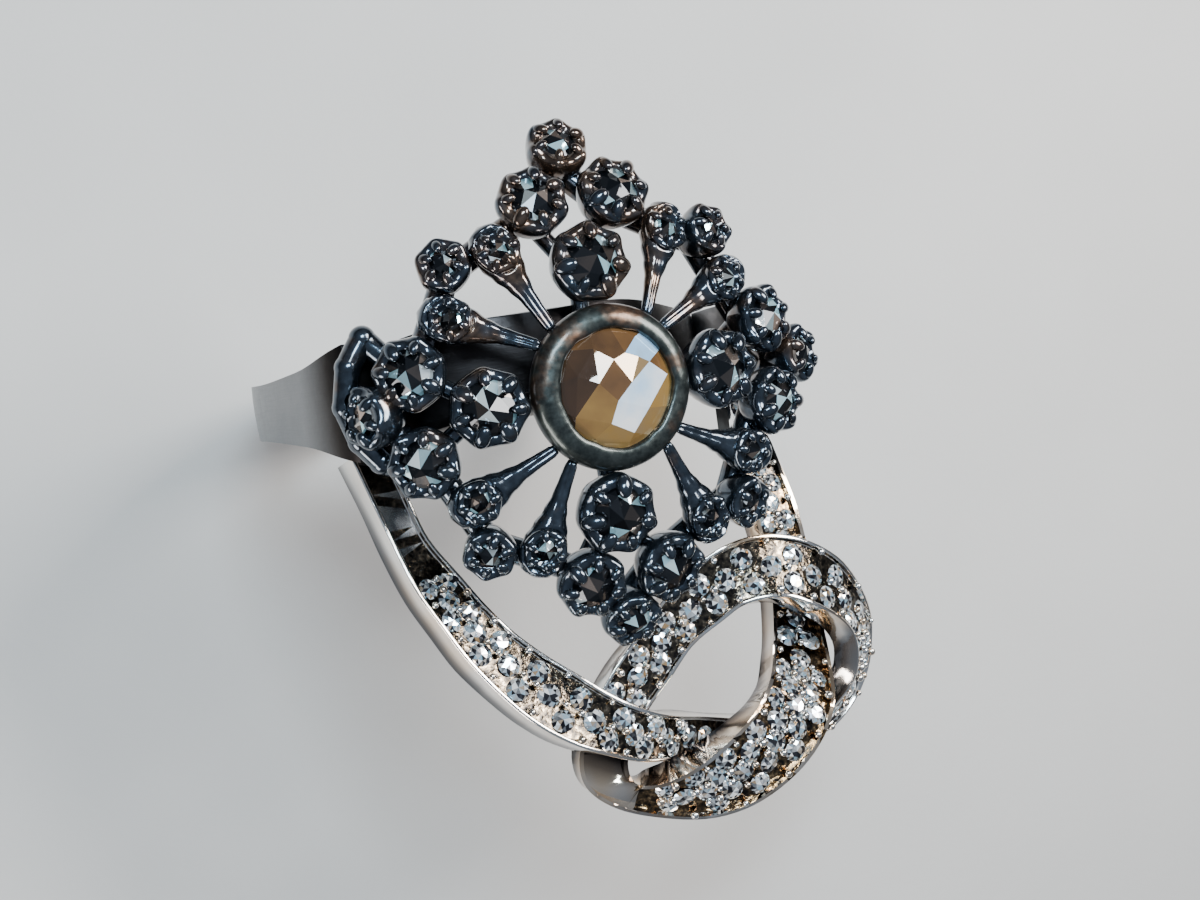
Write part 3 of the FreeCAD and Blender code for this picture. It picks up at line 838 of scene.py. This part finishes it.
cup_low, cup_high = (Vector(c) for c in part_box("cup_centre"))
head_middle = (cup_low + cup_high) / 2


def leaf_ends(name):
    """The middle of a leaf's narrow end, and the tip of its wide end."""
    bm = welded(name)
    spots = [v.co.copy() for v in bm.verts]
    bm.free()
    nearest = min((p - head_middle).length for p in spots)
    narrow = [p for p in spots if (p - head_middle).length < nearest + 0.3 * MM]
    start = sum(narrow, Vector()) / len(narrow)
    return start, max(spots, key=lambda p: (p - start).length)


# half widths in mm along a leaf, from its narrow end (0) to its tip (1)
LEAF_WIDTHS = [(-0.05, 0.2), (0.0, 0.27), (0.12, 0.3), (0.28, 0.36), (0.42, 0.52), (0.56, 0.76), (0.68, 0.95),
               (0.78, 1.0), (0.87, 0.93), (0.95, 0.66), (0.985, 0.36), (1.0, 0.05)]
LEAF_ROWS, LEAF_AROUND = 45, 36


def leaf_mesh(name, start, end, seat, seed):
    """Tapering arm with a groove along its top, swelling to a flat seat for its stone."""
    rng = random.Random(seed)
    along = end - start
    length = along.length
    forward = along.normalized()
    side = forward.cross(seat["axis"]).normalized()
    up = side.cross(forward)
    lumps = rng.uniform(0.01, 0.03)
    rows = []
    for k in range(LEAF_ROWS):
        s = k / (LEAF_ROWS - 1) * 1.05 - 0.05
        j = max(i for i in range(len(LEAF_WIDTHS) - 1) if LEAF_WIDTHS[i][0] <= s + 1e-9)
        (a, wa), (b, wb) = LEAF_WIDTHS[j], LEAF_WIDTHS[j + 1]
        f = (s - a) / (b - a)
        f = f * f * (3 - 2 * f)
        width = (wa + (wb - wa) * f) * MM
        row = []
        for i in range(LEAF_AROUND):
            angle = math.tau * i / LEAF_AROUND
            groove = math.exp(-((angle - math.pi / 2) / 0.28) ** 2) * max(0.0, 1 - s / 0.75)
            r = width * (1.0 - 0.3 * groove) * (1 + lumps * math.sin(3 * angle + 9 * s))
            p = start + forward * (s * length)
            p += side * (r * math.cos(angle)) + up * (0.9 * r * math.sin(angle))
            above = (p - seat["at"]).dot(seat["axis"])
            away = (p - seat["at"] - seat["axis"] * above).length
            if above > 0 and away < LEAF_SEAT:
                p -= seat["axis"] * above
            row.append(p)
        rows.append(row)
    points, faces = rings(rows)
    return mesh_from(name, points, faces)


def leaves():
    """The eight arms as one piece, and the cups at their ends as another."""
    names = ["leaf_" + d + s for d in COMPASS for s in ("_a", "_b")]
    stones = seats("diamonds_leaf")
    blank = claw_cup("blank_leaf", stones[0]["radius"] + 0.04 * MM, LEAF_CUP, LEAF_CUP_TALL, 6, 61)
    parts, tops = [], []
    for k, name in enumerate(names):
        start, end = leaf_ends(name)
        seat = min(stones, key=lambda s: (s["at"] - (start + (end - start) * 0.76)).length)
        parts.append(leaf_mesh(name, start, end, seat, 70 + k))
        tops.append((seat["at"] + seat["axis"] * LEAF_CUP_LIFT, seat["axis"]))
    arms = put("leaf_arms", join("leaf_arms", parts))
    finished(arms, silver, "dark_silver", *names[:4])
    cups = set_pieces("leaf_cups", blank, tops, [1.0] * len(tops), silver, 62, spread=0.02)
    smooth_faces(cups)
    finished(cups, silver, "dark_silver", *names[4:])
    bpy.data.objects.remove(blank)


leaves()


# ---------------------------------------------------------------- centre

# corners of the centre stone's two facets painted bright as highlights, on a stone of radius 1
WINDOW = [(0.55, 0.30), (0.88, 0.06), (0.42, -0.39), (0.16, -0.73), (-0.22, -0.53), (-0.10, -0.2),
          (0.16, 0.04)]
UPPER_WINDOW = [(0.16, 0.49), (0.42, 0.70), (0.84, 0.46), (0.37, 0.40)]
OTHER_CORNERS = [(-0.62, 0.25), (-0.3, 0.62), (-0.72, -0.35), (-0.35, 0.1), (-0.45, -0.72), (-0.05, 0.42)]
# the painted reflection on the rest of it: across, up, and from dark through gold to white
GLINTS = [(0.3, 0.3, 0.66), (0.25, 0.95, 0.30), (-0.3, 0.7, 0.22), (-0.6, 0.25, 0.12), (-0.85, -0.2, 0.07),
          (-0.5, -0.3, 0.42), (-0.3, -0.75, 0.5), (0.6, -0.55, 0.58), (0.9, -0.1, 0.5), (0.85, 0.45, 0.33),
          (-0.2, 0.25, 0.3), (0.1, -0.95, 0.42)]


def inside(x, y, corners):
    """Whether a point is inside an outline."""
    odd = False
    for (x0, y0), (x1, y1) in zip(corners, corners[1:] + corners[:1]):
        if (y0 > y) != (y1 > y) and x < x0 + (x1 - x0) * (y - y0) / (y1 - y0):
            odd = not odd
    return odd


def centre_stone(seat):
    """Irregular old rose: a low dome of broad facets."""
    rng = random.Random(9)
    corners = WINDOW + UPPER_WINDOW + OTHER_CORNERS
    points = [Vector((x, y, 0.06 + 0.42 * (1 - x * x - y * y))) for x, y in corners]
    for i in range(13):
        a = math.tau * (i + rng.uniform(-0.2, 0.2)) / 13
        points.append(Vector((math.cos(a), math.sin(a), 0.06)))
        points.append(Vector((0.97 * math.cos(a), 0.97 * math.sin(a), 0.0)))
    bm = bmesh.new()
    for p in points:
        bm.verts.new(p)
    hull = bmesh.ops.convex_hull(bm, input=bm.verts)
    buried = [v for v in hull["geom_interior"] if isinstance(v, bmesh.types.BMVert)]
    bmesh.ops.delete(bm, geom=buried, context="VERTS")
    bmesh.ops.dissolve_limit(bm, angle_limit=math.radians(2), verts=bm.verts, edges=bm.edges)
    bmesh.ops.recalc_face_normals(bm, faces=bm.faces)
    mark = bm.faces.layers.float.new("facet")
    for face in bm.faces:
        c = face.calc_center_median()
        nearest = min(GLINTS, key=lambda g: (g[0] - c.x) ** 2 + (g[1] - c.y) ** 2)
        # facets inside the outlines are painted bright as highlights; the rest take the painted reflection of
        # the nearest glint
        bright = 0.98 if inside(c.x, c.y, WINDOW) else 0.9 if inside(c.x, c.y, UPPER_WINDOW) else 0.0
        face[mark] = bright or nearest[2]
    mesh = bpy.data.meshes.new("centre_rose")
    bm.to_mesh(mesh)
    bm.free()
    mesh.transform(Matrix.Translation(seat["at"]) @ upright(seat["axis"]) @ Matrix.Scale(seat["radius"], 4))
    return put("centre_rose", mesh)


# the centre bowl from its foot to its inner edge: share of its radius, share of its height
BOWL = [(0.63, 0.0), (0.72, 0.1), (0.83, 0.25), (0.91, 0.4), (0.965, 0.55), (0.995, 0.7), (1.0, 0.78),
        (0.985, 0.85), (0.955, 0.9), (0.915, 0.935), (0.87, 0.955), (0.825, 0.965), (0.785, 0.965),
        (0.755, 0.955), (0.735, 0.93)]
BOWL_AROUND = 160


def centre_cup():
    """Big round bowl with a thick edge, rubbed unevenly over the stone, and the stone."""
    rng = random.Random(5)
    radius = (cup_high.x - cup_low.x) / 2
    tall = cup_high.z - cup_low.z
    stone = seats("diamond_centre")[0]
    waves = [(n, rng.uniform(0, math.tau), rng.uniform(0.4, 1.0) / n ** 0.5) for n in (3, 5, 8, 11, 17, 23)]
    rows = []
    for out, up in BOWL:
        row = []
        for i in range(BOWL_AROUND):
            a = math.tau * i / BOWL_AROUND
            rough = sum(w * math.sin(n * a + p) for n, p, w in waves) / 3
            edge = max(0.0, up - 0.6) / 0.4
            left = 0.5 - 0.5 * math.cos(a - math.radians(-20))
            r = out * radius * (1 - 0.012 * edge * (1 + rough)) - 0.56 * (rough + left) * MM * (1 - out)
            z = cup_low.z + up * tall - 0.05 * MM * edge * (1 + rough)
            row.append(Vector((head_middle.x + r * math.cos(a), head_middle.y + r * math.sin(a), z)))
        rows.append(row)
    inner = [Vector((p.x, p.y, stone["at"].z - 0.02 * MM)) for p in rows[-1]]
    points, faces = rings(rows + [inner])
    cup = put("centre_setting", mesh_from("centre_setting", points, faces))
    finished(cup, rubbed, "dark_silver", "cup_centre")
    gem = centre_stone(stone)
    finished(gem, champagne, "champagne_diamond", "diamond_centre")


centre_cup()


# ---------------------------------------------------------------- collar

# where the west collar's two rounded ends run on under their neighbours: from, to (mm)
COLLAR_RUNS = [((-7.62, 2.62, 9.95), (-6.3, 1.0, 10.45)), ((-7.6, -2.6, 9.95), (-6.2, -3.3, 10.4))]
RUN_ROWS, RUN_AROUND = 17, 24


def collar_runs():
    """Tapering rods, each from one of the collar's ends."""
    parts = []
    for start, end in COLLAR_RUNS:
        start, end = Vector(start) * MM, Vector(end) * MM
        along = end - start
        side = along.cross(UP).normalized()
        over = side.cross(along).normalized()
        rows = []
        for k in range(RUN_ROWS):
            s = k / (RUN_ROWS - 1)
            thick = (0.55 - 0.06 * s) * min(1.0, 5 * (1 - s) + 0.3) * MM
            middle = start + along * s - UP * (0.1 * MM * math.sin(math.pi * s))
            angles = [math.tau * i / RUN_AROUND for i in range(RUN_AROUND)]
            rows.append([middle + thick * (side * math.cos(a) + over * math.sin(a)) for a in angles])
        parts.append(mesh_from("run", *rings(rows)))
    finished(put("collar_runs", join("collar_runs", parts)), silver, "dark_silver")


collar_runs()

for name, finish in (("head_frame", silver), ("foil_centre", foil)):
    nodes[name].data.materials.clear()
    nodes[name].data.materials.append(finish)


# ---------------------------------------------------------------- floor, light and camera

HALF_FLOOR = 0.6
HEAD_MM = (0, -4, 8)         # what the lamps are aimed at
CAMERA_MM = (-22.3, 1.6, 76.0)
CAMERA_RIGHT = (0.9226, -0.1549, 0.3534)
CAMERA_BACK = (-0.3455, 0.0763, 0.9353)


def floor():
    """A plain pale table under the ring."""
    f = Finish("pale_floor")
    colour = f.ramp(f.noise(0.05, 3.0), [(0.3, (0.60, 0.585, 0.565)), (0.7, (0.64, 0.625, 0.605))])
    finish = f.shader(Base_Color=colour, Roughness=0.85, Normal=f.bump(f.noise(1.5, 2.0), 0.02))
    level = cad_box[0][2]
    corners = [(x * HALF_FLOOR, y * HALF_FLOOR, level) for x, y in ((-1, -1), (1, -1), (1, 1), (-1, 1))]
    mesh = bpy.data.meshes.new("floor")
    mesh.from_pydata(corners, [], [(0, 1, 2, 3)])
    mesh.materials.append(finish)
    put("floor", mesh)


def lamp(name, place_mm, size_mm, watts, colour):
    """A soft rectangular light."""
    light = bpy.data.lights.new(name, "AREA")
    light.shape = "RECTANGLE"
    light.size, light.size_y = (s * MM for s in size_mm)
    light.energy = watts
    light.color = colour
    obj = bpy.data.objects.new(name, light)
    bpy.context.scene.collection.objects.link(obj)
    obj.location = Vector(place_mm) * MM
    obj.rotation_euler = (Vector(HEAD_MM) - Vector(place_mm)).to_track_quat("-Z", "Y").to_euler()


def sky():
    """Dim surroundings, warm below and cool above."""
    world = bpy.data.worlds.new("studio")
    bpy.context.scene.world = world
    world.use_nodes = True
    w = Nodes(world.node_tree)
    w.tree.nodes.clear()
    direction = w.add("ShaderNodeTexCoord", output="Generated")
    height = w.add("ShaderNodeSeparateXYZ", None, {0: direction}, "Z")
    stops = [(0.0, (0.10, 0.085, 0.07)), (0.45, (0.2, 0.17, 0.15)), (0.62, (0.22, 0.25, 0.3)),
             (1.0, (0.5, 0.6, 0.75))]
    shade = w.add("ShaderNodeValToRGB", {"stops": stops}, {"Fac": height * 0.5 + 0.5})
    glow = w.add("ShaderNodeBackground", None, {"Color": shade, "Strength": 0.55})
    w.add("ShaderNodeOutputWorld", None, {"Surface": glow})


def camera():
    """Above the head, leaning to the knot's left, far enough for a near-flat view."""
    data = bpy.data.cameras.new("camera")
    data.lens = 48.0
    data.sensor_width = 36.0
    data.clip_start = 0.001
    obj = bpy.data.objects.new("camera", data)
    bpy.context.scene.collection.objects.link(obj)
    right = Vector(CAMERA_RIGHT).normalized()
    back = Vector(CAMERA_BACK)
    back = (back - right * back.dot(right)).normalized()
    up = back.cross(right)
    turn = Matrix((right, up, back)).transposed().to_4x4()
    obj.matrix_world = Matrix.Translation(Vector(CAMERA_MM) * MM) @ turn
    bpy.context.scene.camera = obj


floor()
sky()
lamp("key", (75, 40, 90), (50, 50), 0.24, (1.0, 0.97, 0.93))
lamp("sky_panel", (-15, 45, 110), (45, 22), 0.13, (0.70, 0.88, 1.0))
lamp("low_fill", (-80, -60, 30), (60, 30), 0.085, (1.0, 0.95, 0.9))
camera()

-*-

= TASK REQUIREMENTS =
All lines from the beginning of the material above through the one with "LEAF_ROWS, LEAF_AROUND = 45, 36" need to be returned exactly; please return those and only those.

= EXERCISE ANSWER =
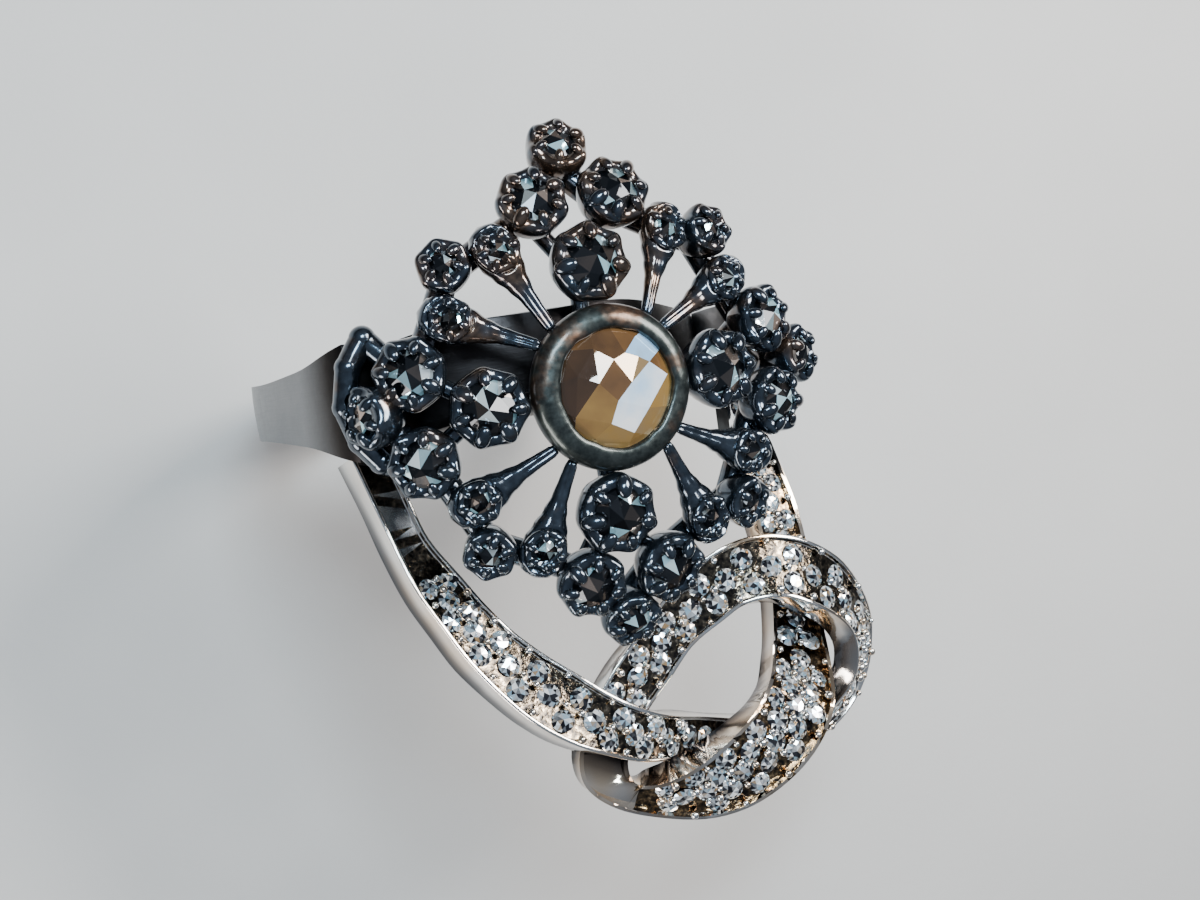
Write part 3 of the FreeCAD and Blender code for this picture. It picks up at line 838 of scene.py. This part finishes it.
cup_low, cup_high = (Vector(c) for c in part_box("cup_centre"))
head_middle = (cup_low + cup_high) / 2


def leaf_ends(name):
    """The middle of a leaf's narrow end, and the tip of its wide end."""
    bm = welded(name)
    spots = [v.co.copy() for v in bm.verts]
    bm.free()
    nearest = min((p - head_middle).length for p in spots)
    narrow = [p for p in spots if (p - head_middle).length < nearest + 0.3 * MM]
    start = sum(narrow, Vector()) / len(narrow)
    return start, max(spots, key=lambda p: (p - start).length)


# half widths in mm along a leaf, from its narrow end (0) to its tip (1)
LEAF_WIDTHS = [(-0.05, 0.2), (0.0, 0.27), (0.12, 0.3), (0.28, 0.36), (0.42, 0.52), (0.56, 0.76), (0.68, 0.95),
               (0.78, 1.0), (0.87, 0.93), (0.95, 0.66), (0.985, 0.36), (1.0, 0.05)]
LEAF_ROWS, LEAF_AROUND = 45, 36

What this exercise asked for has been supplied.